Israeli Prime Minister Benjamin Netanyahu in a joint statement with Hillary Clinton on Nov 11, 2010:

The Prime Minister and the Secretary agreed on the importance of continuing direct negotiations to achieve our goals. The Secretary reiterated that "the United States believes that through good-faith negotiations, the parties can mutually agree on an outcome which ends the conflict and reconciles the Palestinian goal of an independent and viable state, based on the 1967 lines, with agreed swaps, and the Israeli goal of a Jewish state with secure and recognized borders that reflect subsequent developments and meet Israeli security requirements."


Israel's prime minister promised to present his vision for an Israeli-Palestinian peace in a speech before U.S. lawmakers on Tuesday, but vowed his country would not return to mid-1967 borders that he termed "indefensible."

Benjamin Netanyahu made this pledge in an address Monday to thousands of pro-Israel American Jews and U.S. lawmakers. His speech drew roaring cheers and standing ovations, a sign of the powerful backing he enjoys in the U.S. as the White House pressures him to do more to renew stalled Mideast peacemaking.

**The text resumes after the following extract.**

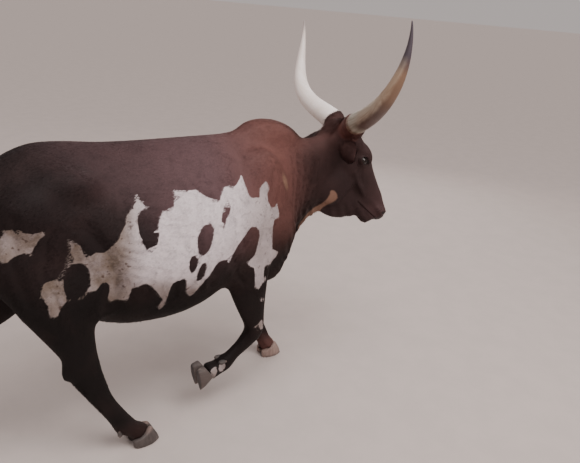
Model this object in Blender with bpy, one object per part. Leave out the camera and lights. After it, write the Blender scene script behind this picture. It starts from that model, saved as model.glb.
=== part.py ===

The warm reception Netanyahu enjoyed at the gala dinner of the American Israel Public Affairs Committee contrasted sharply with the contentious quality of some of his recent exchanges with President Barack Obama precisely over border issues.

His planned address on Tuesday to a joint meeting of Congress, where Israel enjoys strong bipartisan backing, could similarly remind Obama, ahead of his re-election bid, of the political price he might pay if he tries to push Netanyahu too hard.

In that speech, Netanyahu said, he will "outline a vision for a secure Israeli-Palestinian peace."

But in language that suggested he was not going to take a conciliatory pose, he promised to "speak the unvarnished truth."

"This conflict has raged for 100 years because the Palestinians refuse to end it. They refuse to accept a Jewish state."

A peace agreement, he said, must assure Israel's security: "Israel cannot return to the indefensible 1967 borders," he declared, rekindling the dispute with Obama in a possible effort to placate territorial hardliners in his government.

Borders became an issue last week when Obama, in a major Mideast policy speech, took the position that any negotiations on final borders of the Jewish and Palestinian states must be based on the boundaries Israel held in 1967 before capturing east Jerusalem, the West Bank and the Gaza Strip lands the Palestinians claim for their hoped-for state.

Damn...Ol' Bibi sure takes his orders (or vice versa) from the Republican Party, huh?